Olayımızda verilen hüküm esasında istinafa tabi bir hükümdür. Ancak daha önce dosya Yargıtay’a gelip bozulduğu için yerel mahkemece verilen karar doğrudan Yargıtay’a gönderilmesi gerekmektedir. Mahkemece bu husus yanlış muhakeme edilerek istinafa tabi olduğu kararına varılmıştır. Mahkemenin dahi yanlış bir değerlendirme yaptığı bir konuda hukuk eğitimi almamış kişilerin kararda yazanın aksine doğru bir değerlendirme yapmasını beklemek hakkaniyete uygun düşmeyeceği gibi, mahkemenin kararında bildirdiği kanun yoluna başvuran tarafın başvurusunu hak kaybına yol açacak şekilde aleyhine değerlendirip kanun yoluna müracaatını engelleyecek biçimde yorumlamak adil yargılanma hakkının da ihlali niteliğindedir.

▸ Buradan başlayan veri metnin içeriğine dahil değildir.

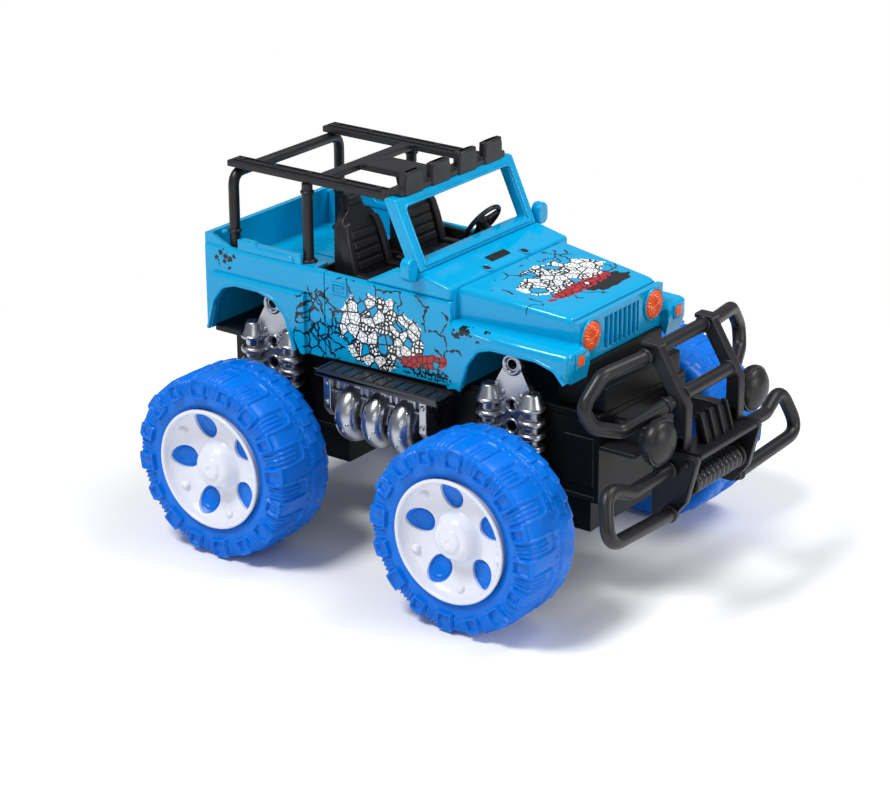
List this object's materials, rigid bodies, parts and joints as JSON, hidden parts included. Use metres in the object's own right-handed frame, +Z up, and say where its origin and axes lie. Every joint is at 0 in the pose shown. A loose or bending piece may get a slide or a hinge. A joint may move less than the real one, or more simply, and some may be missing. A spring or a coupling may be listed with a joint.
{
  "type": "toy monster truck",
  "caption": "Toy off-road truck with an open glossy shell, roll cage, big blue wheels on two turning axles, chrome-look springs and a black front bumper with winch.",
  "frame": {"origin": "ground level under the centre of the toy's bounding box", "axes": "+X forward, +Y to the toy's left, +Z up"},
  "size_m": [0.164, 0.1214, 0.1142],
  "materials": {
    "black": "satin moulded black plastic",
    "motor": "plain block",
    "steel": "drawn steel pin",
    "tyre": "semi-soft blue moulded plastic",
    "white": "glossy white moulded plastic",
    "chrome": "bright vacuum plating on moulded plastic",
    "gunmetal": "dark metallic plastic",
    "blue": "glossy sky blue moulded plastic with printed graphics",
    "orange": "printed orange lamp lens"
  },
  "bodies": {
    "truck": {"chassis": "black", "chassis_deck": "black", "nose_block": "black", "friction_motor": "motor", "front_axle_box": "black", "rear_axle_box": "black", "front_left_springs": "chrome", "front_right_springs": "chrome", "rear_left_springs": "chrome", "rear_right_springs": "chrome", "left_side_unit": "chrome", "right_side_unit": "chrome", "left_running_board": "gunmetal", "right_running_board": "gunmetal", "load_bed": "blue", "left_door": "blue", "right_door": "blue", "cowl": "blue", "windscreen_frame": "blue", "left_mirror": "blue", "right_mirror": "blue", "bonnet": "blue", "front_fenders": "blue", "headlamps": "orange", "turn_signals": "orange", "cabin_tray": "black", "left_seat": "black", "right_seat": "black", "steering_wheel": "black", "roll_cage": "black", "roof_rack": "black", "bumper_frame": "black", "left_bumper_hoops": "black", "right_bumper_hoops": "black", "left_fog_lamp": "black", "right_fog_lamp": "black", "winch_drum": "black"},
    "front_wheels": {"front_axle": "steel", "front_left_tyre": "tyre", "front_right_tyre": "tyre", "front_left_hub_cap": "white", "front_right_hub_cap": "white"},
    "rear_wheels": {"rear_axle": "steel", "rear_left_tyre": "tyre", "rear_right_tyre": "tyre", "rear_left_hub_cap": "white", "rear_right_hub_cap": "white"}
  },
  "joints": [
    {"name": "front_wheels_roll", "type": "hinge", "parent": "truck", "child": "front_wheels", "pos_m": [0.0306, 0, 0.0276], "axis": [0, 1, 0], "continuous": true},
    {"name": "rear_wheels_roll", "type": "hinge", "parent": "truck", "child": "rear_wheels", "pos_m": [-0.0544, 0, 0.0276], "axis": [0, 1, 0], "continuous": true}
  ]
}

Kanun yolu süresinin yanlış bildirilmesinden farklı olarak kanun yolunun yanlış yazılmış olması, bu hususun tespitinin bir hukuki muhakemeyi gerektirmesi nedeniyle kanun yoluna başvuran kişinin aleyhine değerlendirilemeyeceği ve adil yargılama ilkesine aykırılık teşkil edeceği, bu nedenlerle yapılan kanun yolu başvurusunun süresinde olduğu kanaatinde olduğumdan temyiz süresinin geçirildiğine dair çoğunluk görüşüne katılmayarak temyiz incelemesinin yapılması gerektiği düşüncesi ile sayın çoğunluğun görüşüne katılmıyorum.